Bill is planning something special.
lvnvdwB.jpg
 

Fuchsdh

Member
I find US history before the Civil War to be a little boring. Maybe that's because school used to spend 75% of the year on pre-Civil War stuff, then the next 20% on the Civil War and the rest of the time trying to cram two world wars in. We never covered modern history at all until High School. So nothing was new for me every single time we did history class all through grade school.

Or maybe it's just because I took college classes on the Civil War (specifically, on Abraham Lincoln's presidency) and modern American history (started post WWII and ended around the Iraq War)

The Founding Fathers are pushed so hard in school, it actually made me disinterested in them. It also doesn't help that a lot of the stuff you learn about as a kid end up just being folk tales (like Washington and his cherry tree or Ben and his kite, which we learned as a matter of fact in grade school). Which makes you distrust a lot of your education on them.

The formation of the country is perhaps the most interesting period of American history, I dunno how you can call it boring. When you realize how everyone was flying by the seat of the pants and it could have descended into war or splintered the states with one wrong move, it's pretty incredible.

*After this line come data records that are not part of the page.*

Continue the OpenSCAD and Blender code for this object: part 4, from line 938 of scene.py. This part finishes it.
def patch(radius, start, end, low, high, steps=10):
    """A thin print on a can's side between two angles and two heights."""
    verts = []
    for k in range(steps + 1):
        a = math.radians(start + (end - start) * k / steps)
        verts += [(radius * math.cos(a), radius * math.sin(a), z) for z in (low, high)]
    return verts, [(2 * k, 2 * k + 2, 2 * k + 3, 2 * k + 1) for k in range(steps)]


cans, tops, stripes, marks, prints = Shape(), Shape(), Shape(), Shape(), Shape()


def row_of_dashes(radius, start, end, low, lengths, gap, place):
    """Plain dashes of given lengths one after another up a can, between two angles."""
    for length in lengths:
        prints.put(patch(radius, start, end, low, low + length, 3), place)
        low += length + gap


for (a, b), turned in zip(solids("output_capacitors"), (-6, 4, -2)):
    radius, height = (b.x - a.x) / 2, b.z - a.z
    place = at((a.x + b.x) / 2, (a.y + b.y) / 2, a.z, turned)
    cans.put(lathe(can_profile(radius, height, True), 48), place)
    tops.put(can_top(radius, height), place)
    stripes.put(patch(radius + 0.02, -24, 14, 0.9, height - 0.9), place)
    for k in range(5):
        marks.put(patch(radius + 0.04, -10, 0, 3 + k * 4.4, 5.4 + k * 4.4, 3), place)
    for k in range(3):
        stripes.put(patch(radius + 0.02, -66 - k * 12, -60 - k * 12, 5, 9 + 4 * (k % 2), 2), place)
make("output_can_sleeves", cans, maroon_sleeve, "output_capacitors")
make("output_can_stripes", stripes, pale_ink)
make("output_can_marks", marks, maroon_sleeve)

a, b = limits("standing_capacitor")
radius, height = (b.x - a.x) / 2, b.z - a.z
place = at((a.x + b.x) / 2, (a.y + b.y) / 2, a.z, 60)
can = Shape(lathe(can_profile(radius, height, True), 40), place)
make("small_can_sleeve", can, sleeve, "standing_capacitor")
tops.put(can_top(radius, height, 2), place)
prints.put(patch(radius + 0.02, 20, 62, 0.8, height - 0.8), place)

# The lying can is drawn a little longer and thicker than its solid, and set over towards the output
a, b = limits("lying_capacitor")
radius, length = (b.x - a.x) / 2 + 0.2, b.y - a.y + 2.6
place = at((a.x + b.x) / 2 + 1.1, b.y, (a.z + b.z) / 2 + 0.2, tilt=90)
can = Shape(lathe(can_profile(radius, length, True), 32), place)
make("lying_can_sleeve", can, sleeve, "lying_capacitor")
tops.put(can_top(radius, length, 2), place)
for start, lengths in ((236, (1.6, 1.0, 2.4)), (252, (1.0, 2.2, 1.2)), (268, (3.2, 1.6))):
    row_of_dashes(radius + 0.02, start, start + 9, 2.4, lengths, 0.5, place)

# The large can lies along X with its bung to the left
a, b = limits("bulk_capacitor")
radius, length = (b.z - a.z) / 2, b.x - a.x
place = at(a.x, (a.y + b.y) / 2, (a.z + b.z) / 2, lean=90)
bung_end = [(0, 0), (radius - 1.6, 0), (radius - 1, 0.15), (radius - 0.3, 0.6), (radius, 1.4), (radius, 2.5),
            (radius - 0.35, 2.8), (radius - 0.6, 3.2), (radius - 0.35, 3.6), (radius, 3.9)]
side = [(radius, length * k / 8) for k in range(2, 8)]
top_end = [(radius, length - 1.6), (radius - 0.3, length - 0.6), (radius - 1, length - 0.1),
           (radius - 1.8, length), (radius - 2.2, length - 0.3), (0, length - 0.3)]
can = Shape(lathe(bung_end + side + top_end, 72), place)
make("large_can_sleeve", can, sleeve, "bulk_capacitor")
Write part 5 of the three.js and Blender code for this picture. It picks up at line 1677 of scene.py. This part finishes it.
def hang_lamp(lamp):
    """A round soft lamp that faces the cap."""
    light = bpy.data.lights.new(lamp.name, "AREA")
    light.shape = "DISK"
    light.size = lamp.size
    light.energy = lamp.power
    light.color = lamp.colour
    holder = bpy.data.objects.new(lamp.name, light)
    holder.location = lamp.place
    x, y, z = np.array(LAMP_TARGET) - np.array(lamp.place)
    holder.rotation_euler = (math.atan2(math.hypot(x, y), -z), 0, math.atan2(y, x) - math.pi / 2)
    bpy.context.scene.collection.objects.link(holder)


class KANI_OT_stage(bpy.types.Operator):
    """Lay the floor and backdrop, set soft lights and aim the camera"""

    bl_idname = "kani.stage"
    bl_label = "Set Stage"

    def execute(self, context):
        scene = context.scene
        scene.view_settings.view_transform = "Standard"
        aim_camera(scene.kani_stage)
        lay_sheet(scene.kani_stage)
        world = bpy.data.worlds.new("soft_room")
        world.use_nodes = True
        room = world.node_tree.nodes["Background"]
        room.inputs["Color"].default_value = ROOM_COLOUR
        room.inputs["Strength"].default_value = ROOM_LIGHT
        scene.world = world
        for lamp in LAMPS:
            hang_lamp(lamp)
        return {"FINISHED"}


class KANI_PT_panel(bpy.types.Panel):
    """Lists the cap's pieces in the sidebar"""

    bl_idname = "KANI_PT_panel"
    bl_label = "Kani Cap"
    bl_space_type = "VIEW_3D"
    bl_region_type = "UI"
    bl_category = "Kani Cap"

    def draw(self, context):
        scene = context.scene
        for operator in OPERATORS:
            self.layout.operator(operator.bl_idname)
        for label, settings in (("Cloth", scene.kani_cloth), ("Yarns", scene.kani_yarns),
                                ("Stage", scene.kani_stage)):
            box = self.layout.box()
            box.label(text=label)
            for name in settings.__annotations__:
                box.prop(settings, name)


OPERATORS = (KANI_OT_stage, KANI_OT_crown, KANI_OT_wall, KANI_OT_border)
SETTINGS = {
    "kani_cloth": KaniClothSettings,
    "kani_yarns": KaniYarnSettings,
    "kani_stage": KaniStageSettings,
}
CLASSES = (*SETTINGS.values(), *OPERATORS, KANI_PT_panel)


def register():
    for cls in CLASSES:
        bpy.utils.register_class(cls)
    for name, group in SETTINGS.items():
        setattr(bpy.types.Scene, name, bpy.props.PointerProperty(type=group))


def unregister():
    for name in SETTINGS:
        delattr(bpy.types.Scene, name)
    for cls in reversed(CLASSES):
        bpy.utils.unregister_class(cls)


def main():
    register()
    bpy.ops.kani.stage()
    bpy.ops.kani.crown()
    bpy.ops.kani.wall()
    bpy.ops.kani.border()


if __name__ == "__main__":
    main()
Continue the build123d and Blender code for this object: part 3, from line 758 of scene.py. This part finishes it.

I can understand being bothered by the deification of the Founding Fathers, because it can sometimes be used to ignore their human flaws. But all they accomplished despite those arguments or weaknesses is what makes them so great.
 

Tarkus

Member
Assange is going to do some damage to your queen. He already has. Let's hope he doesn't cough up anything else.
 

thefro

Member
The formation of the country is perhaps the most interesting period of American history, I dunno how you can call it boring. When you realize how everyone was flying by the seat of the pants and it could have descended into war or splintered the states with one wrong move, it's pretty incredible.

I can understand being bothered by the deification of the Founding Fathers, because it can sometimes be used to ignore their human flaws. But all they accomplished despite those arguments or weaknesses is what makes them so great.

Yeah, I think the textbooks do the Founders a disservice by sanitizing everything when the reality is a lot more interesting. All of sorts of fights, affairs, duels, mudslinging, etc. Hamilton is shockingly interesting.

Typically they kind of gloss over all the struggles between the Revolutionary War and the War of 1812.
 
Yeah, I think the textbooks do the Founders a disservice by sanitizing everything when the reality is a lot more interesting. All of sorts of fights, affairs, duels, mudslinging, etc. Hamilton is shockingly interesting.

Typically they kind of gloss over all the struggles between the Revolutionary War and the War of 1812.

Hamilton is also heavily fictionalized. It's great, but be careful about treating it as factual. Big liberties are taken for dramatic purposes.

For instance, the election of 1800 is fascinating in real life but would be way confusing to present as it actually occurred.